Can changes in behaviour also identify cows at risk for metabolic diseases like ketosis? About 30% of cows experience subclinical ketosis during the first 2 weeks after calving; cows with subclinical ketosis are at increased risk of developing infectious diseases and show reduced reproductive performance. The early identification of cows at risk for developing subclinical ketosis could allow for more timely treatment, reducing the negative consequences of this disease. Subclinical ketosis is usually identified by analyzing blood, milk, or urine samples for ketone levels. However, this type of test cannot identify cows before they actually have subclinical ketosis.

Cows diagnosed with metritis
Figure 1. Cows diagnosed with metritis after calving ate less and avoided the feed bunk in the weeks before calving when other cows were feeding.

In a recent study, UBC researchers compared the behaviour of cows that developed subclinical ketosis with those that remained healthy. Cows with subclinical ketosis were identified using blood samples taken the week after calving and analyzed for ketone levels. Cows were considered to have subclinical ketosis when serum _-hydroxybutyrate levels were 1 mmol/L (106 mg/L) or greater during the first week after calving. Behaviour comparisons were made on 10 cows with subclinical ketosis matched with 10 healthy cows. As in the previous work, feeding time and amount of feed consumed were recorded by the electronic feed bins, and video cameras were used to record social behaviour including aggressive interactions. Particularly interesting are those instances when cows displaced one another from the feeder. These displacements were recorded after fresh feed was provided and when competition at the feeder is known to be highest.

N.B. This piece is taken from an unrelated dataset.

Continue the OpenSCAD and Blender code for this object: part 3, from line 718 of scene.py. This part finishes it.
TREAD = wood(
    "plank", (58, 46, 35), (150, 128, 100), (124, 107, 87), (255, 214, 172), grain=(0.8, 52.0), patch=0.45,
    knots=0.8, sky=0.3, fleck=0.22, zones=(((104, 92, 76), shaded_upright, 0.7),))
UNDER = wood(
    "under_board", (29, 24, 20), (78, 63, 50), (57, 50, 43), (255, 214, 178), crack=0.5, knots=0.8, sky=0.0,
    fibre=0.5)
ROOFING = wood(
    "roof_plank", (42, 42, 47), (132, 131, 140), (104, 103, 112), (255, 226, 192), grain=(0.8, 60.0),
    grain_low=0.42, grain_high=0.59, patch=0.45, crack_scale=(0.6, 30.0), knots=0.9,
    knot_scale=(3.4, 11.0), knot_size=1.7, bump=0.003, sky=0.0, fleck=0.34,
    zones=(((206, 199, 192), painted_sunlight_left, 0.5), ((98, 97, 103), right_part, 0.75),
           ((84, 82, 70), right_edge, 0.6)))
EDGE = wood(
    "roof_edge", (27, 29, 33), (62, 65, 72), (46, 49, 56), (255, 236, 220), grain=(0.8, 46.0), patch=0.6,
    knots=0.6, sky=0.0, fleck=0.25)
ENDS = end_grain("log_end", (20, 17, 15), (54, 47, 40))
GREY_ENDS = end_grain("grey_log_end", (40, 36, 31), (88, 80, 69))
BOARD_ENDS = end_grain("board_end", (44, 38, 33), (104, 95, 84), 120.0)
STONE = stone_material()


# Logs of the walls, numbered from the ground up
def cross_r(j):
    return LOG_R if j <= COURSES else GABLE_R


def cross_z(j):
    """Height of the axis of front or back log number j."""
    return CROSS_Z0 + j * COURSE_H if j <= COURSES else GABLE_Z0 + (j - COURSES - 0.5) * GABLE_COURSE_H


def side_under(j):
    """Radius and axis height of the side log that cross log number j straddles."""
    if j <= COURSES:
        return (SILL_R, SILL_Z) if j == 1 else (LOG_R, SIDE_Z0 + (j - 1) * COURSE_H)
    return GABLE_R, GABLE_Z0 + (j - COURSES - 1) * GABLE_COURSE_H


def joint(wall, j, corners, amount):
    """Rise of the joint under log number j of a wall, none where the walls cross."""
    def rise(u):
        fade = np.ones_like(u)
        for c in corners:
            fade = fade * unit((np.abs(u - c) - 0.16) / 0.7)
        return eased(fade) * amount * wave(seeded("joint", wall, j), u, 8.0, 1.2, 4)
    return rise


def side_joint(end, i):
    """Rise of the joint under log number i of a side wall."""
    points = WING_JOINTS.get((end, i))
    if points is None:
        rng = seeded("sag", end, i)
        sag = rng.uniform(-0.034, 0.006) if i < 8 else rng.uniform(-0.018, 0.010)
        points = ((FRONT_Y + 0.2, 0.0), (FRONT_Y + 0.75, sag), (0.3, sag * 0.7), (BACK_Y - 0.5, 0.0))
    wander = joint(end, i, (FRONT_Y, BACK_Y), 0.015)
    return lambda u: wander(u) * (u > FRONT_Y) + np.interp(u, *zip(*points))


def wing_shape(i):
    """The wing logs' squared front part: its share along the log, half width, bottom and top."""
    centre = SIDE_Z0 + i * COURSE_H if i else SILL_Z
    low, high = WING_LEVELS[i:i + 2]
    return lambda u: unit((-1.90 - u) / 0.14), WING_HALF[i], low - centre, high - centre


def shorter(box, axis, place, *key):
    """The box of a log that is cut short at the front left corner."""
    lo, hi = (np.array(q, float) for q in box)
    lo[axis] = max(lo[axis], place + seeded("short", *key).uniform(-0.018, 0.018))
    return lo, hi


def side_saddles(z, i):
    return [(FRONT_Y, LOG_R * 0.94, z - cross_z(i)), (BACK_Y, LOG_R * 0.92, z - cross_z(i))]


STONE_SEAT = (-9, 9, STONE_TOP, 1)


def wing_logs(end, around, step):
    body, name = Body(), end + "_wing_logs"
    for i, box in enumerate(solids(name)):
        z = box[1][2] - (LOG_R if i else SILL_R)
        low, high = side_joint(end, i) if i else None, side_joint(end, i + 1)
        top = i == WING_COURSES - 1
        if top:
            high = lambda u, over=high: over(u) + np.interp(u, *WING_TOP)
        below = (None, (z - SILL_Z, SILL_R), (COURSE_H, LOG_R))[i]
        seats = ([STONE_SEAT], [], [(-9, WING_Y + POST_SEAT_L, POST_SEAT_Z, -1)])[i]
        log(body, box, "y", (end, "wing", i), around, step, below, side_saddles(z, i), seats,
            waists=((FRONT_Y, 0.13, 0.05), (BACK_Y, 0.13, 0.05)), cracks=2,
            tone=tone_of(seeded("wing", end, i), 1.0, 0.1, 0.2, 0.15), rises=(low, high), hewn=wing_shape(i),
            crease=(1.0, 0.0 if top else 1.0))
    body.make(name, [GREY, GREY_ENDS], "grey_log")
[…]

Cows diagnosed with subclinical ketosis
Figure 2. Cows diagnosed with subclinical ketosis after calving consumed less feed in the week before and two weeks after calving. These cows also visited the feeder less often and spent less time feeding during this period.

The results from this study are similar to those from the earlier work on metritis described above. Cows diagnosed with subclinical ketosis consumed 21% less feed, visited the feeder less often and spent less time at the feeder during the weeks before and after calving compared to the healthy cows (Figure 2). Cows diagnosed with subclinical ketosis also were involved in fewer social interactions at the feeder than healthy cows. We believe that this decrease in social interactions is explained by a reduction in subclinical ketotic cows’ motivation to feed.

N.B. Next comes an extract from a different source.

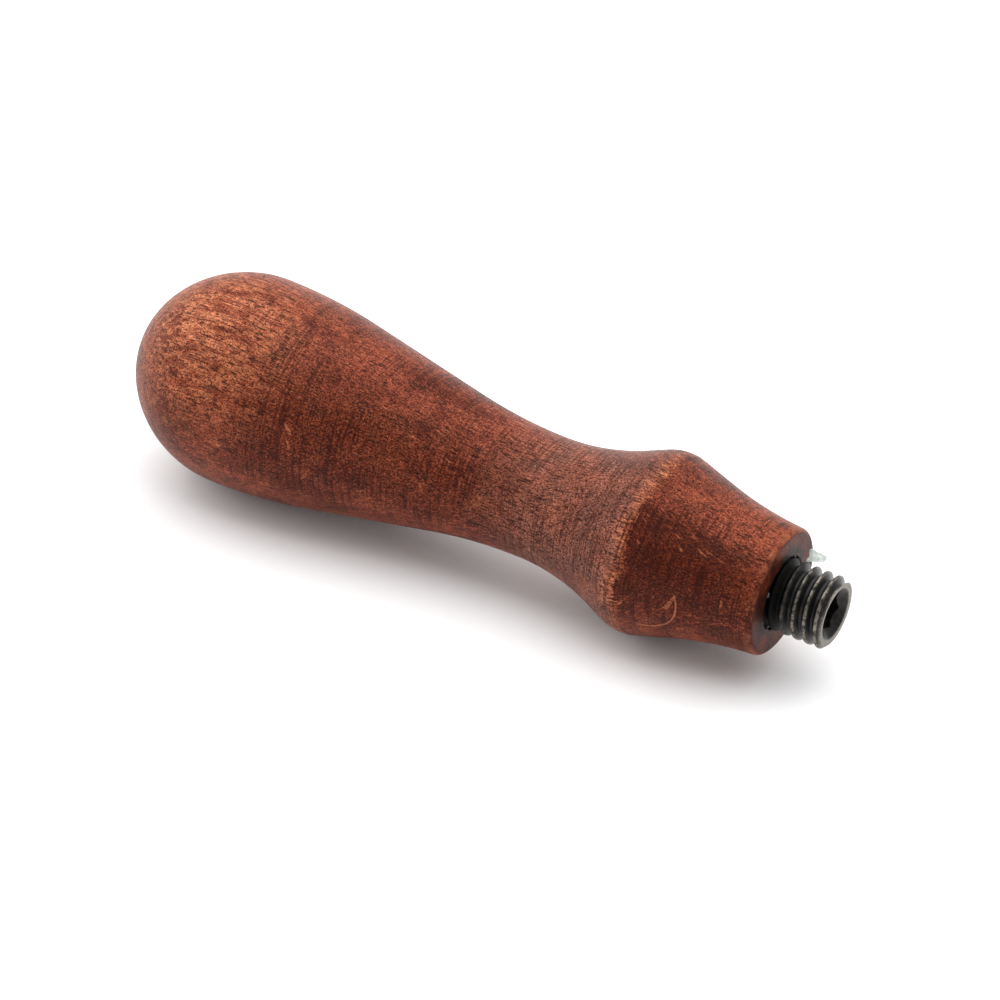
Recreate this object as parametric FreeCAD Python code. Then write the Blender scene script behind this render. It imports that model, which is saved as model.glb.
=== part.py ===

Despite these differences in feeding and social behaviour, milk yield was the same for healthy cows and those diagnosed with subclinical ketosis (42.4 kg milk/day). Subclinical ketosis is believed to result from the cow’s inability to meet her energy requirements after calving. Cows with subclinical ketosis consumed less feed than healthy cows but produced the same amount of milk, so these cows likely experienced a more acute negative energy balance drawing on body reserves to produce milk.

These results indicate that the risk of transition cow diseases, such as metritis and subclinical ketosis, may be reduced by eliminating competition at the feed bunk. The practical implications are that overstocking at the feed bunk should be avoided, especially for transition cows; feed intake in these animals is already low and good management can help avoid further declines that result from high levels of competition. Producers may also wish to consider feed bunk designs such as headlocks or feed stalls that help control competition and displacements between cows more than open access feed bunks. Our results also show that on-farm automation can be used to improve early disease detection prior to the appearance of clinical signs of illness, and identify the cows that would most benefit from the management interventions described above.